In 1956, she was selected to represent the country (colony) at the Olympic Summer Games in Melbourne, Australia in the 100m and 200m races, and was the only female West Indian athlete who qualified for these premium sprinting events.

In 1958 she went to the Commonwealth Games and the following year copped the 100m Bronze medal plus Silver in the Long Jump at the British West Indian Championship Games held here in British Guiana.

Claudette’s performance earned her the national Sportswoman of the Year (1956) award in British Guiana.

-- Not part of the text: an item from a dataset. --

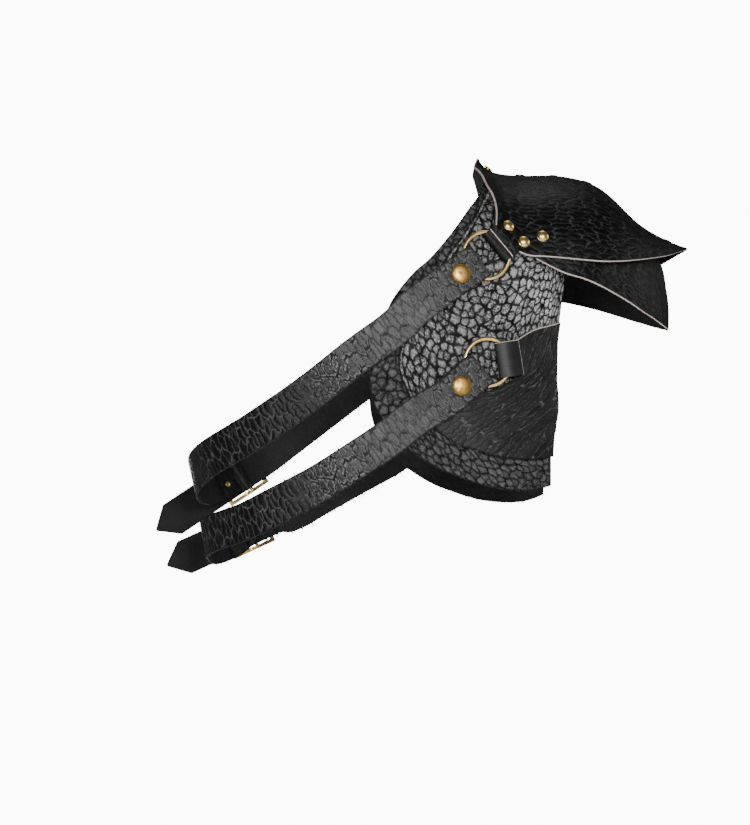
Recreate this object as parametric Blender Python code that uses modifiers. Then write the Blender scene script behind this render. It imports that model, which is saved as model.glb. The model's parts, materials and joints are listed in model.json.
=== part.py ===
"""Leather pauldron for one shoulder, with straps, O-rings, rivets and eyelets.

The wearer faces +Y and the guarded shoulder is at +X. The origin is the top of
that shoulder, under the leather. Every sheet lies on one smooth body form, and
the front is the mirror image of the back.
"""
import math
from collections import namedtuple

import bmesh
import bpy
from mathutils import Vector

# The body form that the leather follows
SHOULDER_HALF_WIDTH = 0.211
CHEST_HALF_DEPTH = 0.115
SHOULDER_ARCH = 0.080
ORIGIN_SHARE = 0.7763
SQUARENESS = 2.6
BODY_CLEARANCE = 0.001

# Leather
PLATE_LEATHER = 0.0020
STRAP_LEATHER = 0.0025
LAYER_GAP = 0.0010
FOLD_GAP = 0.0004
SADDLE_DROP = 0.313
WING_REACH = 0.171
WING_RISE = 0.048
WING_FALL = 0.079
WING_DEPTH = 0.116
UNDER_FALL = 0.136

# Straps and tabs
STRAP_WIDTH = 0.038
TAB_WIDTH = 0.036
FOLD_SLACK = 0.002
FOLD_BACK = 0.048
BUCKLE_FOLD_BACK = 0.038
UPPER_FREE_END = 0.115
LOWER_FREE_END = 0.102
POINT_LENGTH = 0.022
WING_TAB_ROOT = 0.028
PANEL_TAB_ROOT = 0.034

# Rings, rivets, eyelets and buckles
RING_ROOM = 0.005
RING_WIRE = 0.0040
METAL_GAP = 0.0003
CAP_DIAMETER = 0.0205
CAP_HEIGHT = 0.0034
UPPER_CAP_REACH = 0.0350
LOWER_CAP_REACH = 0.0385
DOME_DIAMETER = 0.0122
DOME_HEIGHT = 0.0042
FLAT_HEAD_DIAMETER = 0.0090
FLAT_HEAD_HEIGHT = 0.0014
POST_DIAMETER = 0.0034
TAIL_DIAMETER = 0.0060
TAIL_HEIGHT = 0.0009
EYELET_DIAMETER = 0.0105
EYELET_BORE = 0.0052
EYELET_WALL = 0.0005
EYELET_FLANGE = 0.0008
BUCKLE_BAR = 0.0036
BUCKLE_RAIL = 0.0040
BUCKLE_PLATE = 0.0030
BUCKLE_ROOM = 0.0016
BUCKLE_WINDOW = 0.044
BAR_STAND = 0.0068

MIDDLE_X = -ORIGIN_SHARE * SHOULDER_HALF_WIDTH
RING_RADIUS = STRAP_WIDTH / 2 + RING_ROOM
STRAP_FOLD = RING_WIRE / 2 + METAL_GAP + STRAP_LEATHER / 2
TAB_FOLD = RING_WIRE / 2 + METAL_GAP + PLATE_LEATHER / 2
BAR_FOLD = BUCKLE_BAR / 2 + METAL_GAP + STRAP_LEATHER / 2
PAST_WIRE = RING_RADIUS + RING_WIRE / 2 + 2 * METAL_GAP
BASE_STAND = BODY_CLEARANCE + PLATE_LEATHER / 2
MAIN_STAND = BASE_STAND + PLATE_LEATHER + LAYER_GAP
PANEL_STAND = MAIN_STAND + PLATE_LEATHER + LAYER_GAP
WIRE_STAND = PLATE_LEATHER / 2 + FOLD_GAP + STRAP_LEATHER / 2 + STRAP_FOLD
UPPER_RING_STAND = MAIN_STAND + WIRE_STAND
LOWER_RING_STAND = PANEL_STAND + WIRE_STAND
TAIL_ROOM = TAIL_HEIGHT + 2 * METAL_GAP
TAB_STAND = MAIN_STAND + 2 * (PLATE_LEATHER + LAYER_GAP) + TAIL_ROOM

BACK = -1
FRONT = 1
TAB_COLUMNS = 4
CREST_SHARE = 0.965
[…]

It became a tradition for new entrants each academic year to become acquainted with the accomplishments of past students so they could endeavour to surpass them. “Excellence in all fields of Endeavour” was the motto, and they were never allowed to forget the intellectual giants who had graced the “Sunbeam Halls”.

The aura of success hung around Tutorial for almost three decades. It had become one of the most popular urban secondary education institutions with a reputation for high academic achievements, and for fearsome sports competitions.

The younger Joseph Castello officially retired in 1976 and Tutorial High became a fully government-controlled institution. In September 1984 the population was fractured, dislocated. Half of the student body was placed in the former Central High School building in Woolford Avenue (its current location), and the remainder in other secondary school buildings. In the 1990’s a series of renovations were undertaken in the Woolford Avenue building to add classrooms, Home Economics, Science & Information Technology laboratories.

A mid-afternoon fire in 2007 destroyed a relatively large wing and the school lost a huge portion of its historical records. The burnt out buildings have since been rebuilt and more modern facilities installed.

The four Chapters of the Tutorial High School Alumni Association are now very determined to restore the high level of achievement, academic and otherwise, for which Tutorial was well known.

The Alumni Chapters in Guyana, London and Toronto along with the Support Group in New York have been raising funds for many years and transmitting those funds and materials to improve the fortunes of their Alma Mater.